Molte delle persone senza dimora non sono occupabili nell’ordinario mercato del lavoro, ma necessitano di percorsi specifici di sostegno per l’inserimento sociale o, in sempre più casi, di percorsi di cura socio-sanitaria per condizioni di salute gravi. In questo caso avere una regia regionale, riconoscere e investire nel ruolo dei servizi sociali e sanitari dei comuni e degli ambiti territoriali per intercettare e accompagnare i potenziali beneficiari del RdC tra le persone senza dimora attraverso percorsi di welfare integrato che costruisca risposte differenziate e che faccia ponte tra i servizi al lavoro, alla casa, alla salute e all’inclusione sociale, è quanto mai necessario.
Concludendo possiamo dire che l’opportunità che le persone senza dimora probabilmente si attendono dal Reddito di Cittadinanza è prima di tutto quella di vedersi riconosciuti di nuovo come cittadini titolari di diritti e di doveri, siano essi nati o meno in Italia, ricevere una base minima sicura dalla quale ripartire e avviare un percorso di accompagnamento personalizzati volto anche solo semplicemente al benessere e alla dignità.

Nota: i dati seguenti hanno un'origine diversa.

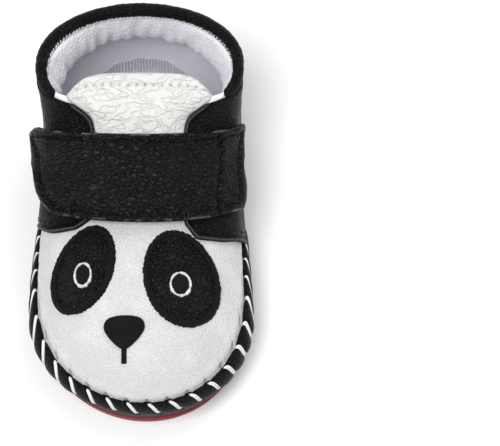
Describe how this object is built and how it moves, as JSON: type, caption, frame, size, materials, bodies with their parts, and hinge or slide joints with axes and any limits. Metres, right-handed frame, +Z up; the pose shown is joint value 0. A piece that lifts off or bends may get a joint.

Anni di lavoro in progetti innovativi legati all’abitare, Housing First, dimostrano che se adeguatamente affiancati da equipe professionali anche le persone con anni di vita in strada, con evidenti difficoltà relazionali e problematiche importanti legate a dipendenze o salute, possono ritrovare uno stato di benessere e forme nuove di partecipazione alla vita attiva.
Oggi, a fronte delle cosiddette aree grigie della povertà così come della conclamata multi-dimensionalità, includere vuol dire prima di tutto comprendere, accettare e accogliere le differenze per ricondurle ad altrettanti multi-formi livelli di benessere e inclusione.